Scientific classification
- Kingdom: Animalia
- Phylum: Mollusca
- Class: Gastropoda
- Order: Stylommatophora
- Family: Polygyridae
- Genus: Stenotrema
- Species: S. depilatum
- Binomial name: Stenotrema depilatum (Pilsbry, 1895)
- Synonyms: Polygyra (Stenotrema) stenotrema var. depilata Pilsbry, 1895 (original combination);

= Stenotrema depilatum =

- Genus: Stenotrema
- Species: depilatum
- Authority: (Pilsbry, 1895)
- Conservation status: G2
- Synonyms: Polygyra (Stenotrema) stenotrema var. depilata Pilsbry, 1895 (original combination)

Species of land snail

Stenotrema depilatum, also known as the Great Smoky slitmouth, is a rare, range-restricted species of pulmonate land snail in the family Polygyridae.

== Physical appearance ==

The Great Smoky slitmouth possesses a globose, lightly wrinkled shell with an elevated spire, lacking the fine hairs typical of species in the Stenotrema genus. Biologist Henry Pilsbry described the base of the shell as having "the luster of silk." The parietal tooth is small, and the lip is shallow and wide.

== Ecology ==

The Great Smoky slitmouth is endemic to the southeastern United States, where it can be found in eastern-southeastern Tennessee and western North Carolina.
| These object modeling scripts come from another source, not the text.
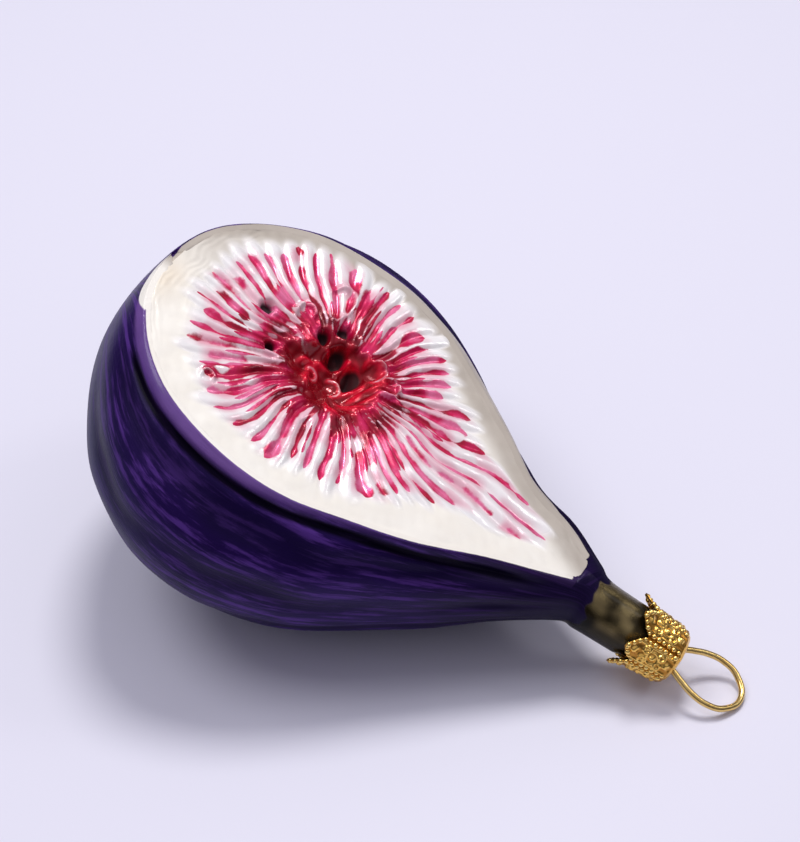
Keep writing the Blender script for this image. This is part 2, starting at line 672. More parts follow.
height = height * rim_ease + RIM_LEVEL * (1 - rim_ease)
print("cut face height from", round(height.min(), 2), "to", round(height.max(), 2), "mm")

# %% [markdown]
# The paint follows the relief. Each valley has its own stroke with a round tip, its own width and its own
# strength. Some ridges near the heart are painted too, and everything turns to ruby in the hollow. A soft
# pink wash lies beside the strokes. The numbers stay soft here, and the material makes crisp edges of them.

# %% Cut face: paint
TIP_ROUNDING = 1.1
RIDGE_STROKE_HALF_WIDTH = 0.42
WASH_WIDTHS = 1.9
OCHRE_PLACE = (3.8, -4.5)
OCHRE_SIZE = (2.6, 3.4)

tip = thread_end + valley_limit[valley] + 0.6 - valley_back[valley]
nib = np.sqrt(np.clip((tip - radius) / TIP_ROUNDING, 0, 1))
taper = 0.7 + 0.3 * smoothstep(radius, tip - 6, tip - 1.2)
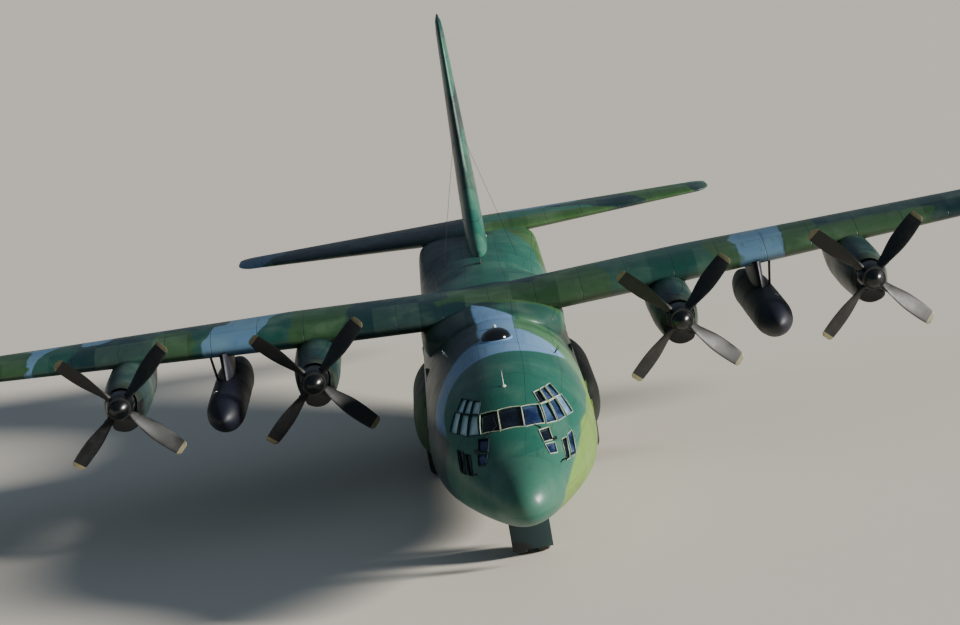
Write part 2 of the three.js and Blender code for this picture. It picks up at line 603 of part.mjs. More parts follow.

It has been found in Sevier and Monroe Counties in Tennessee and in Graham and Swain Counties in North Carolina. Due to its rarity and a lack of knowledge surrounding population size and range, the species is listed as imperiled in both states. The majority of occurrences have been recorded in the Great Smoky Mountains National Park.

This species is most commonly found at elevations above 1,000 m (3,280.84 ft) in dense hardwood forests under wet leaf litter or moss. It is sometimes found with Stenotrema altispira.